2026-04-23

You don't need a new platform. You need to use the one you have differently.

A person stands in front of two computer screens, assessing.
By Becky Parisotto, VP Enterprise DXP, Orium
4 min read

The average enterprise wastes $21 million a year on software it never fully uses. For most digital teams, a significant portion of that is sitting in their content platform — licences paid for, capabilities enabled, and features that were central to the business case gathering dust while the team works around them.

The instinct, at that point, is to look at what's next. A new vendor, a new capability on the roadmap, a new round of evaluation. But in most cases, the problem isn't the platform. It's everything that's accumulated around it.

The upgrade treadmill is a distraction

Modern DXP platforms have outpaced most organizations' ability to use them. The capabilities are there: visual editing, personalization at scale, AI-assisted content workflows, real-time decisioning. The platform isn’t the problem, but the implementation layer that sits between the platform and the team trying to use it? That is.

That layer tends to grow quietly. Custom integrations built to solve a problem that no longer exists. Middleware that made sense when the stack looked different. Workarounds that were temporary three years ago and are now load-bearing. None of it is malicious. Just the residue of a system that's been patched and extended and adapted over time.

It’s a pernicious problem faced by many, many organizations today: the tools exist and the licences are paid for, but there’s no clear path between the platform's capabilities and the team's ability to act on them.

Legacy implementation debt isn't neutral

This is the part that surprises most business leaders when we talk through it: legacy middleware and custom implementations don't just sit there. They actively suppress what a modern platform can do.

Take something as practical as visual editing. Most modern content platforms have invested heavily in giving non-technical teams the ability to build and preview experiences without engineering involvement. It's one of the highest-value capabilities available to marketing and digital teams. But if the implementation layer underneath it wasn't built to support it—if the data model is wrong, if there are dependencies that weren't accounted for, if the middleware creates latency in how content is served—the feature becomes effectively unusable. Teams learn to route around it. It gets labelled "too complicated" or "not ready”, and the capability sits dormant.

The same pattern plays out across personalization, A/B testing, AI content recommendations, and any other feature that requires clean integration between the platform and the rest of the stack. The promise of the platform is only as good as the foundation it sits on.

Capability activation is a different kind of project

The good news is that this is solvable— and it's a materially different kind of project than the implementation that created the problem.

Capability activation work starts with a clear-eyed audit of what the platform can do, and what the current implementation is actually preventing. In most cases, the list of suppressed capabilities is longer than expected. So is the list of things that can be unlocked relatively quickly once the right changes are made.

The value of this approach isn't just speed, though the timelines are usually faster than a net-new implementation, it's that the risk profile is different. You're not replacing what works. You're removing what doesn't. And because you're working with a platform the team already knows, the adoption curve is much shorter.

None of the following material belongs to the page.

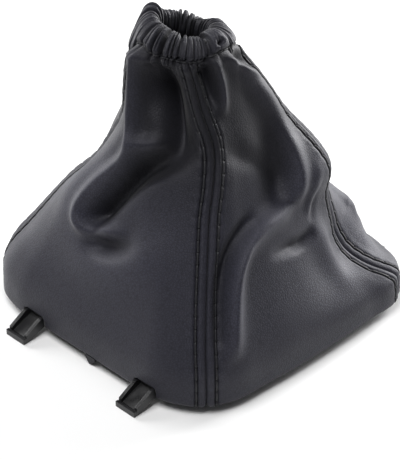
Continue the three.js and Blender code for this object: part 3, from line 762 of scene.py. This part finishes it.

For business leaders, the case is straightforward: you've already paid for the capability. The question is whether you want to keep leaving the value of it on the table.

What becomes possible

When the implementation layer is cleared out—when the middleware debt is addressed and the architecture is aligned with what the platform was actually designed to do—the change in what teams can accomplish is significant.

Marketing teams gain direct access to the tools they were promised during procurement. Personalization moves from a strategic ambition to an operational reality. Visual editing becomes a genuine workflow, not a demo feature. And the AI-assisted capabilities that are increasingly central to what modern platforms offer have a foundation to actually work on.

More importantly, the organization stops spending engineering cycles maintaining the workarounds. That capacity goes back into building things that matter.

None of this requires starting over. It requires being honest about what's in the way.